The weather this summer has been appalling from a garden railway modeller's viewpoint. Showery weather is a great frustration - do I assume the sunshine will last or will the heavens open as soon as all the stock has been set out?

However, a couple of days of almost unbroken sunshine/light cloud has enabled me to have some prime time out in the garden 'playing trains'. Interspersed with ongoing maintenance and other matters, I managed to work my way through about half the timetable. This included a fair amount of freight handling and shunting and also some re-runs of manoeuvres for a video I am compiling (more later).

The following pictures give some indication of the ongoing running sessions -
The first Down Train of the day about to depart Beeston Market
Early morning Up passenger about to depart Bickerton Station
Daily Down pick-up goods about to depart Beeston Market
Up passenger crossing the Down pick-up goods at Peckforton
Unloading the milk from the early morning Up passenger at Beeston Market
The mid-morning Down Passenger pauses at Beeston Castle - not many tourists in evidence!
A laden ore-train cruises through Bulkeley station having just emerged from the Mine Branch
Full ore train approaching Peckforton from Bulkeley while the mid morning Down passenger approaches Peckforton from Beeston Castle
Full ore train crosses the mid-morning Down Passenger at Peckforton
Up pick-up goods between Bickerton and Bulkeley
Up pick-up goods between Peckforton and Beeston Castle
Up pick-up goods arrives at Beeston Market - too long for the loop, the train has to be split to be shunted
Train of empty ore wagons being run round at Beeston Market
Mid-morning Up passenger approaching Beeston Castle
The prolonged operating sessions provided plenty of opportunity for the stock, the permanent way and the locos to be tested. The star of the sessions was Hunslet No.3 (Bickerton). Having spent some time in the workshops having more weight and a power buffer fitted, she is now proving to be a very reliable loco for slow, controlled freight duties (See Progress Report 37). The added weight has improved adhesion considerably - the somewhat elongated Up pick-up goods of eleven wagons proved no problem for her up the 1:40 gradient between Peckforton and Beeston Castle. I am now seriously considering adding a power buffer to Barclay No. 2 (Beeston) which seems now to be the least reliable loco, stuttering and stalling over quite a few points despite assiduous wheel-cleaning!

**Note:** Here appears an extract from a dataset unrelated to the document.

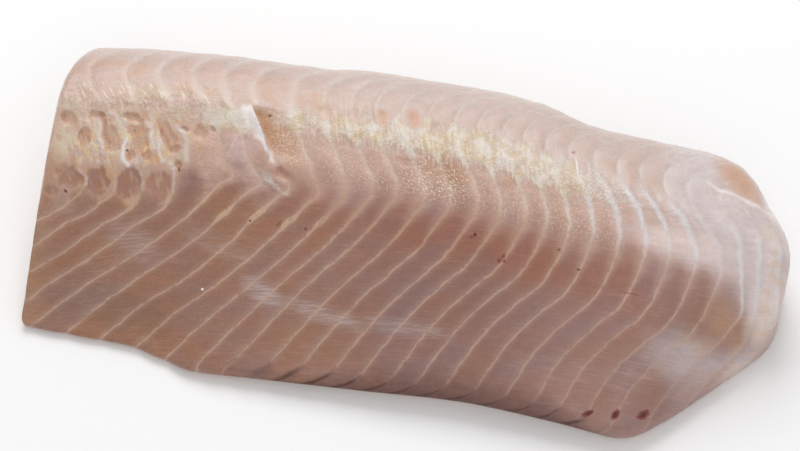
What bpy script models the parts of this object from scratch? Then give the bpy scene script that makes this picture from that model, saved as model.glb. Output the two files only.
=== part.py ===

The newly acquired Atropos flat wagon is proving an asset - being used on the first passenger of the day to collect milk churns. The finer scale wheels sometimes cause problems over some of the facing R3 points - and there is no way she would go through R1 points, but with a little tweaking I feel confident the wagon will become a stalwart of the line (Update - see How I made IP Engineering Wheels compatible with LGB pointwork).